Ihr sprecht vom schlanken Staat – und bildet auf Bundesebene die dickste Regierung, die es in diesem Land jemals gegeben hat.

Ihr sprecht vom harten Sparkurs – obwohl der Staat heuer um acht Milliarden Euro mehr ausgibt als im Vorjahr. Ihr fordert seit Jahren eine ausgabenseitige Budgetsanierung – und gehört nun einer Regierung an, die sich schon in ihrem ersten Jahr mit der höchsten Steuer- und Abgabenquote in die Geschichtsbücher einträgt. Ihr habt aus der Oppositionsbank die Abschaffung der Kalten Progression durchgesetzt – und stimmt in Regierung für deren teilweise Wiedereinführung.  

Seit Eurer Gründung kritisiert Ihr die gnadenlose Plünderung des Pensionssystems durch die flächendeckende Frühverrentung des Landes. Um in Wien zum zweiten Mal in Folge einen Koalitionsvertrag mit jener SPÖ zu schließen, die bis heute ihre Beamten reihenweise mit 55 in die Frühpension verabschiedet. Und auf Bundesebene verkauft Ihr den zart verschärften Zugang zur Frühpension als „größte Pensionsreform der letzten 20 Jahre“. Das ist auch nicht gelogen, schließlich ist 20 Jahre nichts passiert. Aber reicht Euch das wirklich?

Ihr beklagt die überbordende Verschuldung des Staates – seid aber mitverantwortlich dafür, dass die Schulden der Stadt Wien in der letzten Legislaturperiode um rund 50 Prozent explodiert sind.

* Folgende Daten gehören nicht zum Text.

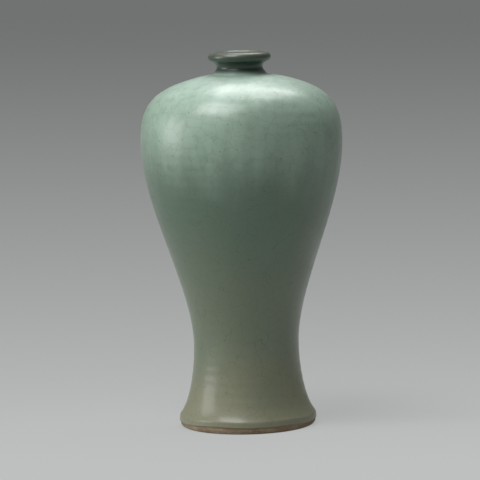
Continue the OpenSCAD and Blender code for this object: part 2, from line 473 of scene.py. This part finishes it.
def drawn_section(name, outline, open_ended, marks):
    """The outline as a string of edges in the XZ plane, with its marks stored on the points."""
    mesh = bpy.data.meshes.new(name)
    loop = len(outline)
    ties = [(i, (i + 1) % loop) for i in range(loop - 1 if open_ended else loop)]
    mesh.from_pydata([(point.x, 0, point.y) for point in outline], ties, [])
    for label, values in marks.items():
        kind, field = MARKS[label]
        mesh.attributes.new(label, kind, "POINT").data.foreach_set(field, values)
    section = bpy.data.objects.new(name + "_section", mesh)
    bpy.context.scene.collection.objects.link(section)
    return section


def made_plain(source, name):
    """A plain mesh object of what source's modifiers make; source is removed."""
    seen = source.evaluated_get(bpy.context.evaluated_depsgraph_get())
    mesh = bpy.data.meshes.new_from_object(seen)
    for left in [attribute.name for attribute in mesh.attributes if attribute.name in MARKS]:
        mesh.attributes.remove(mesh.attributes[left])
    bpy.data.objects.remove(source)
    mesh.name = name
    piece = bpy.data.objects.new(name, mesh)
    bpy.context.scene.collection.objects.link(piece)
    return piece


def turn(name, finish, shown, hidden, open_ended, line_top=0.0):
    """Turns a shell whose outline is a shown stretch and then a hidden one, back to the start.

    line_top is the height at which the wander of the glaze line has died away."""
    shape = bpy.context.scene.vase_shape
    outline = shown + hidden
    marks = {"outward": outward_sides(outline),
             "shown": [shown_share(i, len(shown)) for i in range(len(outline))],
             "glaze_line": [wander_share(point.y, line_top) for point in outline]}
    section = drawn_section(name, outline, open_ended, marks)
    wheel = section.modifiers.new("wheel", "NODES")
    wheel.node_group = bpy.data.node_groups.get("potters_wheel") or wheel_tree()
    rows = len(outline) if open_ended else len(outline) + 1
    set_inputs(wheel, {"Steps round": shape.steps_round, "Rows": rows, "Ring pitch": shape.ring_pitch,
                       "Ring depth": shape.ring_depth, "Unevenness": shape.unevenness,
                       "Line wander": shape.line_wander, "Seed": float(shape.seed), "Finish": finish})
    return made_plain(section, name)


def settle(piece, slot, *nodes):
    """The piece rides on the vase and stands for the named nodes, which are hidden; slot is not used."""
    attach(piece, BODY)
    if nodes:
        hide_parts(*nodes)


# Kiln sand: a tree that strews grains over the bare clay

# Noise that gathers the grains in patches, in features to a metre
SAND_PATCH_SCALE = 60.0
# Radii of the smallest and the largest grain along its own axes, for one of size 1
SMALLEST_GRAIN = (0.35, 0.35, 0.3)
LARGEST_GRAIN = (1.0, 0.9, 0.8)


def sand_tree():
    """Strews grains over the bare clay between two heights, each half sunk and turned its own way."""
    settings = {"Density": "Float", "Grain size": "Float", "Lowest": "Float", "Highest": "Float",
                "Innermost": "Float", "Seed": "Int", "Finish": "Material"}
    bench = new_tree("kiln_sand_strewn", "Clay", settings, "Grains")
    given = bench.add("NodeGroupInput").outputs
    place = bench.add("GeometryNodeInputPosition").outputs[0]
    x, y, z = bench.parts(place)
    above = bench.math("GREATER_THAN", z, given["Lowest"])
    below = bench.math("LESS_THAN", z, given["Highest"])
    outside = bench.math("GREATER_THAN", bench.from_axis(x, y), given["Innermost"])
    patches = bench.ease(bench.noise(place, SAND_PATCH_SCALE), 0.4, 0.65)
    spread = {"Mesh": given["Clay"], "Seed": given["Seed"],
              "Density": bench.times(above, below, outside, patches, given["Density"])}
    points = bench.add("GeometryNodeDistributePointsOnFaces", spread).outputs["Points"]

    def drawn_between(least, most):
        sockets = {0: least, 1: most, "Seed": given["Seed"]}
        return bench.add("FunctionNodeRandomValue", sockets, data_type="FLOAT_VECTOR").outputs[0]

    grain = bench.add("GeometryNodeMeshIcoSphere", {"Radius": 1.0, "Subdivisions": 1}).outputs["Mesh"]
    size = drawn_between(bench.scaled(SMALLEST_GRAIN, given["Grain size"]),
                         bench.scaled(LARGEST_GRAIN, given["Grain size"]))
    lean = drawn_between((0, 0, 0), (math.tau,) * 3)
    grains = {"Points": points, "Instance": grain, "Scale": size, "Rotation": lean}
    strewn = bench.add("GeometryNodeInstanceOnPoints", grains).outputs[0]
    return end_tree(bench, strewn, given["Finish"])


# Finishes

# How fine the patterns are, in features to a metre
CLOUDS = 11.0
STREAKS = 8.0
FINE_CLOUDS = 130.0
LOW_CLOUDS = 30.0
LIP_PATCHES = 75.0
DULL_PATCHES = 33.0
CRACKLE = 95.0
CRACKLE_BENDS = 70.0
SPECKS = 260.0
SWELLS = 60.0
PINHOLES = 900.0
INNER_CLOUDS = 40.0
INNER_PITS = 420.0
INNER_SWELLS = 90.0
CLAY_MOTTLE = 70.0
CLAY_GRIT = 900.0
CLAY_TOOTH = 1500.0
TURNING_LINES = 1400.0
SAND_TINTS = 600.0
SAND_TOOTH = 3000.0

# How deep the bumps go, in metres
SWELL_DEPTH = 0.0003
PINHOLE_DEPTH = 0.00002
CRACKLE_DEPTH = 0.00004
PIT_DEPTH = 0.0001
LINE_DEPTH = 0.0001
TOOTH_DEPTH = 0.00008
GRIT_DEPTH = 0.00006
SAND_DEPTH = 0.00005

# Streaks in the glaze are this many times longer than wide
STREAK_LENGTH = 7.0
# How far the patterns shift the edges of the pale glaze with its painted light, the olive glaze and the
# burnt clay, in metres
PALE_AND_LIT_SHIFT = 0.05
OLIVE_SHIFT = 0.045
BURNT_SHIFT = 0.006
# How far the crackle strays from straight lines, in metres, and how wide its lines are, to a cell
CRACKLE_STRAY = 0.006
CRACKLE_WIDTH = 0.03

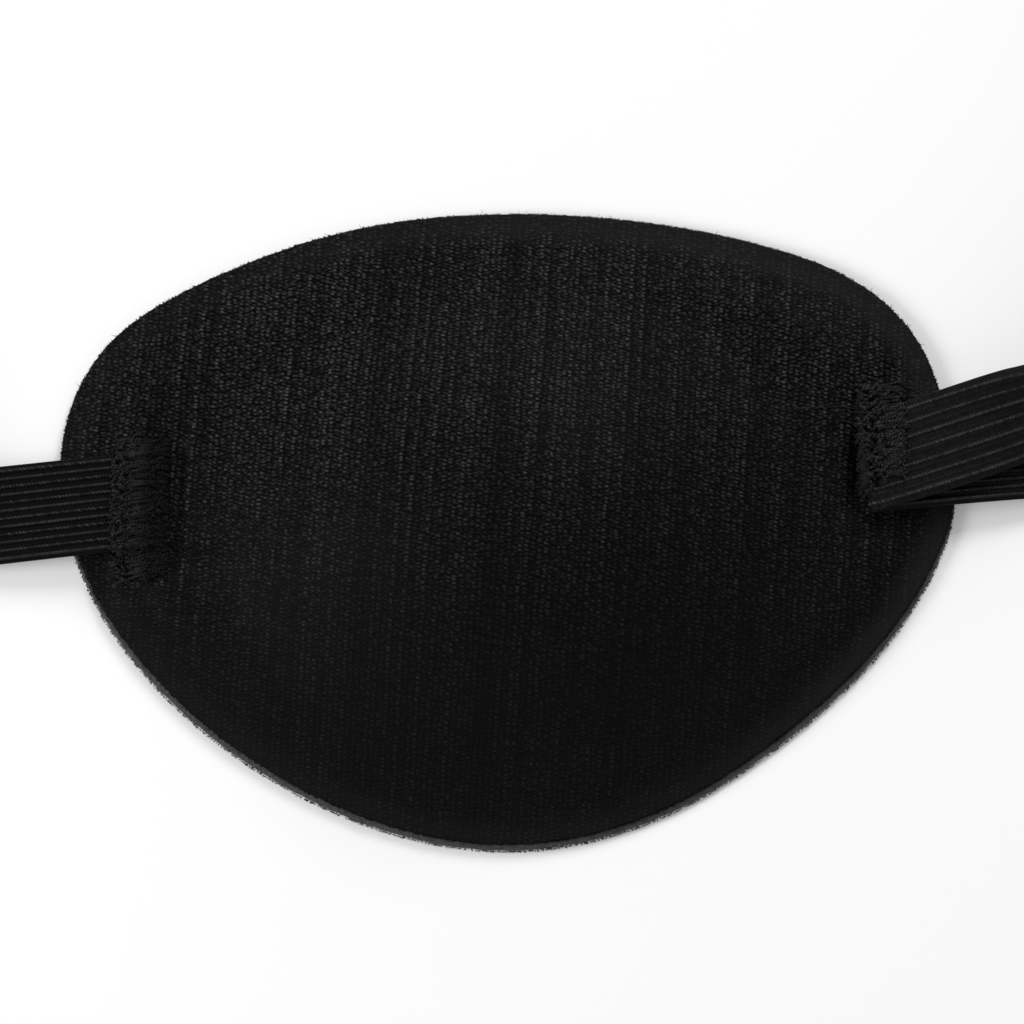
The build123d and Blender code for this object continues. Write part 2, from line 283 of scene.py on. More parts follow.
cord_number = calculate(tree, "ROUND", cord_at)


def braid_strand(number, pitch, slant):
    """The height and painted highlight of the strand with this number."""
    made = place_group(tree, cording, Across=across, Along=along, Strand=number, Pitch=pitch, Slant=slant)
    return made.outputs["Height"], made.outputs["Light"]


twist_height, twist_light = braid_strand(rib_number, 0.00036, 0.9)
_, wrap_light = braid_strand(rib_number, 0.00027, -0.4)
bead_height, bead_light = braid_strand(cord_number, 0.00031, 0.3)
ground_number = calculate(tree, "FLOOR", ratio(tree, across, GROUND_PITCH))
_, ground_light = braid_strand(ground_number, GROUND_PITCH, 0.5)
# Painted light: the crests of the ribs, cords and weft are painted lighter as highlights, and the grooves
# between them darker as painted shade.
smooth_light = total(tree, product(tree, wrap_light, 0.9), 0.25)
rib_light = product(tree, corded, product(tree, twist_light, 1.5))
rib_light = total(tree, rib_light, product(tree, smooth, smooth_light))
cord_light = product(tree, cord, total(tree, product(tree, bead_light, 1.5), 0.15))
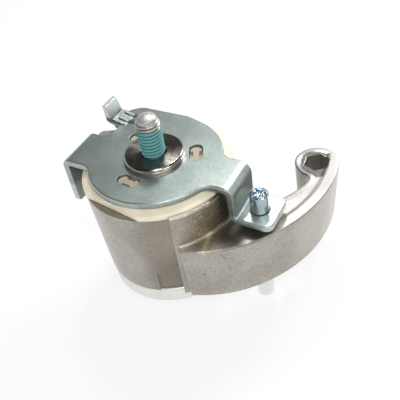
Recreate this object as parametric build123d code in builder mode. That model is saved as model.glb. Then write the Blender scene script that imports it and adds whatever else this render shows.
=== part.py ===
from build123d import *
from math import atan2, cos, degrees, hypot, radians, sin, sqrt
import os

# Spring-loaded timing belt tensioner with its lock pin in place.
# Origin: the bolt axis, where it leaves the flange's seating face. +Z points along the bolt's thread, into the
# engine. +X runs from the bolt towards the hexagon boss at the arm's end. Millimetres.

# Bolt, M8
bolt_d = 8.0
bolt_shank_d = 7.2
bolt_reach = 14.0
bolt_dome = 0.8
dog_point_d = 6.2
dog_point_length = 1.3
bolt_flange_d = 17.0
bolt_flange_t = 2.2
bolt_hex_af = 13.0
bolt_head_height = 9.5

# Pivot shaft
shaft_d = 13.0
shaft_bore_clearance = 0.25
flange_d = 20.0
flange_t = 2.3
flange_chamfer = 0.45
spigot_shoulder = 1.0
rivet_overhang = 2.7
rivet_t = 1.25

# Base plate, of one sheet, in its own directions: n across the bends, d along them
sheet_t = 2.3
plate_turn = -34.03
plate_inset = 2.65
sheet_top_edge_r = 0.6
sheet_edge_r = 0.4
bend_r = 0.6
seat_clearance = 0.02
tab_clearance = 1.1
tab_low_d = -11.9
tab_high_d = 3.8
tab_bottom_z = -21.1
tab_corner_r = 1.5
notch_r = 2.6
neck_low_d = 11.6
neck_high_d = 18.3
ear_overhang = 0.9
ear_corner_n = -16.5
ear_corner_r = 7.4
finger_overhang = 2.0
finger_rise = 1.3
finger_height = 5.0
finger_lean = 1.3
finger_tip_t = 1.4
bracket_clearance = 2.1
bracket_bend_r = 1.4
bracket_low_d = -6.2
bracket_high_d = 7.8
web_fillet_r = 5.0
foot_reach = 11.9
foot_top_z = -14.0
foot_low_d = -7.2
foot_high_d = 7.2
foot_corner_r = 2.6
rib_lines_d = (14.0, 17.6)
rib_w = 1.3
rib_rise = 0.3
rib_start_n = -16.0
rib_end_gap = 1.6

# Slots in the plate, unevenly spaced so that the plastic bush's clips go in one way only
slot_angles = (-7.0, 107.0, -133.0)
slot_ring_r = 13.5
slot_length = 8.4
slot_width = 4.6
clip_clearance = 0.3
clip_neck_length = 3.2
clip_neck_depth = 1.25
clip_below_plate_top = 0.8

# Plastic spring bush
bush_rim_overhang = 0.15
bush_flange_t = 2.4
bush_rim_edge = 0.65
bush_bead_w = 0.95
bush_bead_rise = 0.95
bush_flat_inset = 2.45
bush_flat_angle = -132.7
bush_skirt_depth = 6.5
bush_skirt_t = 1.6
bush_core_t = 1.6

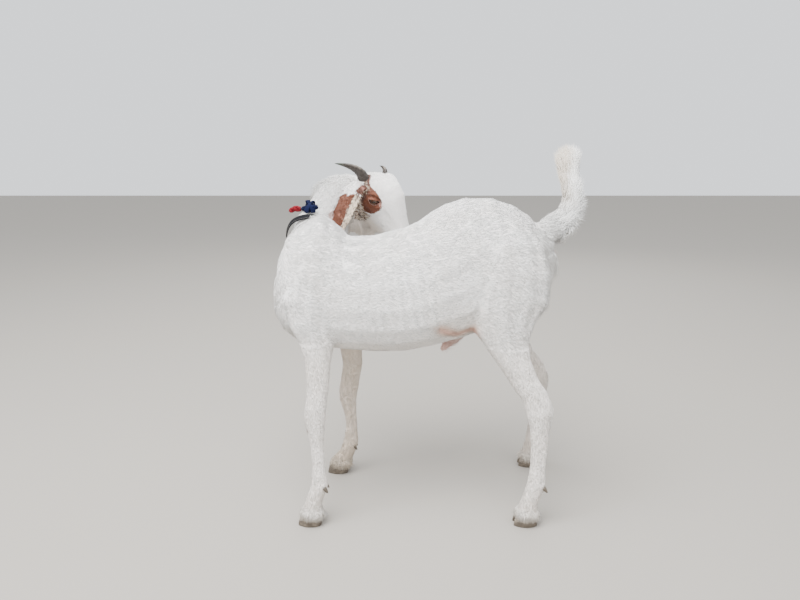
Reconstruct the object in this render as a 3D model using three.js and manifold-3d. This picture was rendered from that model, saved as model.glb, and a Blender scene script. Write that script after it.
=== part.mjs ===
// A young short-coated goat that stands still, with its head turned back over its right flank.
// Millimetres. +Z is up, the goat faces -X, and its left side is towards -Y.
// Soft parts are lofts through named stations. They are joined into one body, and thin cuts part it into nodes.
import * as THREE from 'three';
import { mergeVertices } from 'three/addons/utils/BufferGeometryUtils.js';
import Module from 'manifold-3d';

const wasm = await Module();
wasm.setup();

// Driving sizes.
const GAP = 0.35; // clear space where two nodes meet
const CLAW_TOP = 26; // height of the cut between a foot and its claws
const HEAD_SCALE = 0.98;
const EYE_RADIUS = 13.5;
const HORN_HALF = 15.5;
const STUB_HALF = 10;
const STRAP_WIDTH = 16;
const STRAP_THICK = 3.2;
const STRAP_SLACK = 3; // the collar hangs a little loose

// Colours.
const WHITE_COAT = 0xe9e4da;
const PINK_SKIN = 0xd9a394;
const CHESTNUT = 0x8a4b26;
const HORN_GREY = 0x4a443e;
const CLAW_GREY = 0x6f675c;
const EYE_DARK = 0x2a1a10;
const STRAP_BLACK = 0x17181c;
const CLOTH_BLUE = 0x1d2a6b;
const RIBBON_RED = 0xa3222a;

const V = (x, y, z) => new THREE.Vector3(x, y, z);
const power = (x, e) => Math.sign(x) * Math.abs(x) ** e;

// Solids: a closed buffer geometry becomes a manifold body, and back.
function solid(geometry) {
  const bare = geometry.clone();
  bare.deleteAttribute('normal');
  bare.deleteAttribute('uv');
  const merged = mergeVertices(bare, 1e-3);
  return new wasm.Manifold(new wasm.Mesh({
    numProp: 3,
    vertProperties: new Float32Array(merged.attributes.position.array),
    triVerts: new Uint32Array(merged.index.array),
  }));
}

function geometryOf(body) {
  const mesh = body.getMesh();
  const geometry = new THREE.BufferGeometry();
  const points = new Float32Array(mesh.numVert * 3);
  for (let i = 0; i < mesh.numVert; i++) {
    for (let k = 0; k < 3; k++) points[i * 3 + k] = mesh.vertProperties[i * mesh.numProp + k];
  }
  geometry.setAttribute('position', new THREE.BufferAttribute(points, 3));
  geometry.setIndex(new THREE.BufferAttribute(new Uint32Array(mesh.triVerts), 1));
  geometry.computeVertexNormals();
  return geometry;
}

const join = (...bodies) => bodies.reduce((a, b) => a.add(b));

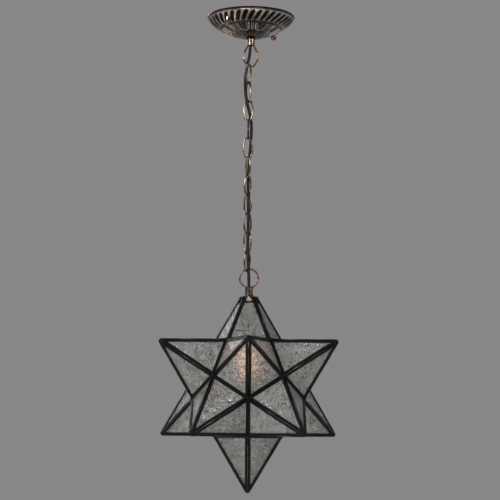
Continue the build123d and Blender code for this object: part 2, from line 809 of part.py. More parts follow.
# Power cord: threaded tube, loop, then beside and through the links to the star's tube
cord_route = [
    (0, 0, -cord_top_in_canopy),
    (0, 0, -63.2),
    (-6.7, 7.4, -87.8),
    (-10.5, -0.4, -120.7),
    (-7.3, -7.7, -154.6),
    (2.7, 7.1, -188.6),
    (2, 4.9, -222.5),
    (-1, 4.7, -256.5),
    (-3.3, 10.7, -290.5),
    (-2.7, -9.4, -324.4),
    (-2, -7.8, -358.3),
    (-2.5, -6.5, -392.3),
    (-3.2, -6.9, -426.2),
    (-1.2, -6.1, -458.8),
    (0, 0, -478.4),
    (0, 0, socket_bore_end),
]
cord_corners = [Vector(*point) for point in cord_route]
cord_radii = []
for before, here, after in zip(cord_corners, cord_corners[1:], cord_corners[2:]):
    turn = radians((here - before).get_angle(after - here))
    shorter = min((here - before).length, (after - here).length)
    cord_radii.append(0.45 * shorter / tan(turn / 2))
print("cord radii", [round(radius) for radius in cord_radii])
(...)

Und auch dafür, dass die Stadt heuer noch einmal 3,8 Milliarden Miese schreibt. Von konkreten Einsparungen ist im Wiener Koalitionsabkommen nichts zu finden. Der Wiener Bürgermeister behält auch nach den „Erfahrungen“ mit der Wien Energie aus dem Sommer 2023 seine „Notkompetenz“, mit der er – ohne jemanden fragen zu müssen – über Nacht mehr Geld ausgeben kann als der US-Präsident. 

Ihr prangert seit Jahren den strengsten Ladenschluss außerhalb Kubas an, verzichtet aber darauf, zumindest die Wiener Innenstadt zur Tourismuszone zu erklären. Damit die Tausenden Touristen an den Wochenenden ihr Geld in jenen Geschäften lassen können, die freiwillig offenhalten wollen. Stattdessen verständigt Ihr Euch mit der SPÖ im Tourismuskapitel auf eine „Toilettenstrategie“. Die Sache liest sich wie ein schlechter Witz: „Die Aktion ‚nette Toilette‘ macht die Toilettenbenützung ohne Konsumzwang bei ausgewählten Gastronomiepartnern möglich“. Meint Ihr das Ernst?  

Nein, liebe Neos, Ihr seid nicht für die großen Probleme des Landes verantwortlich. Aber Ihr seid an deren Nicht-Lösung mitbeteiligt. Das ist schade, denn das Land hätte sich mehr verdient. Und Ihr Euch auch.  
 

Gastkommentar von Franz Schellhorn in der ‘Presse’ (07.06.2025).